Plenty of zooms and close-ups add a frenetic intensity to these character’s interiorities thanks to Dietrich Lohmann’s cinematography (who lensed both of Fassbinder’s debuting 1969 features Katzelmacher and Love is Colder Than Death along with several other prominent titles of the filmmakers throughout the 1970s). A jaunty score from Danish composer Fuzzy enhances the lighter direction Fassbinder takes with his material, while a production design filled with artificial plants (which are often used to obfuscate the characters) reveals Fassbinder’s penchant for juxtaposing characters within the impossible artificiality of their environments.

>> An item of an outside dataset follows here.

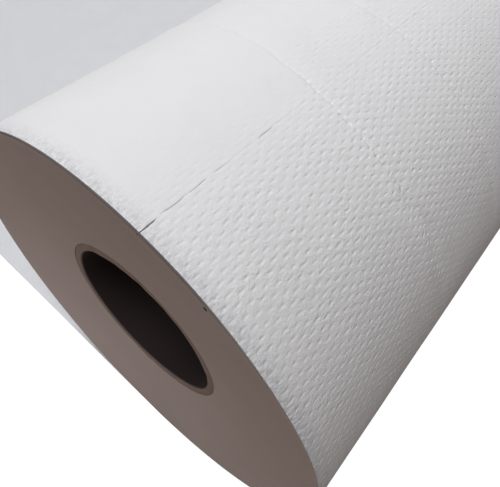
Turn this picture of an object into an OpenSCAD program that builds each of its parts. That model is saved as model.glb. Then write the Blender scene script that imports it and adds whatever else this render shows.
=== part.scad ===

Criterion presents Eight Hours Don’t Make a Day as a new 2K digital restoration courtesy of the Rainer Werner Fassbinder Foundation. Presented in 1.37:1 with uncompressed monaural soundtrack, picture and sound quality are impressively rendered in this pristine new transfer. The two-disc set includes a 2017 documentary amongst the extra features.
Eight Hours Don’t Make a Day – A Series Becomes a Family Reunion:
Rainer Werner Fassbinder Foundation president Juliane Lorenz directed this forty-two-minute 2017 documentary about the making of the series which features new interviews with Hanna Schygulla, Irm Hermann, Wolfgang Schenck, and Hans Hirschmuller along with archival footage of Fassbinder and producer Peter Marthesheimer.
Criterion interviewed Jane Shattuc, author of Television, Tabloids, and Tears: Fassbinder and Popular Culture and professor of visual and media arts at Emerson college in 2018 in this nineteen-minute segment. Shattuc speaks to the tradition of television in Germany and how it influences the rise of New German Cinema.
A treasure for any of Fassbinder’s staunch completists, Eight Hours Don’t Make a Day was previously a missing cornerstone from the early oeuvre of one of the New German Wave’s most infamous acolytes.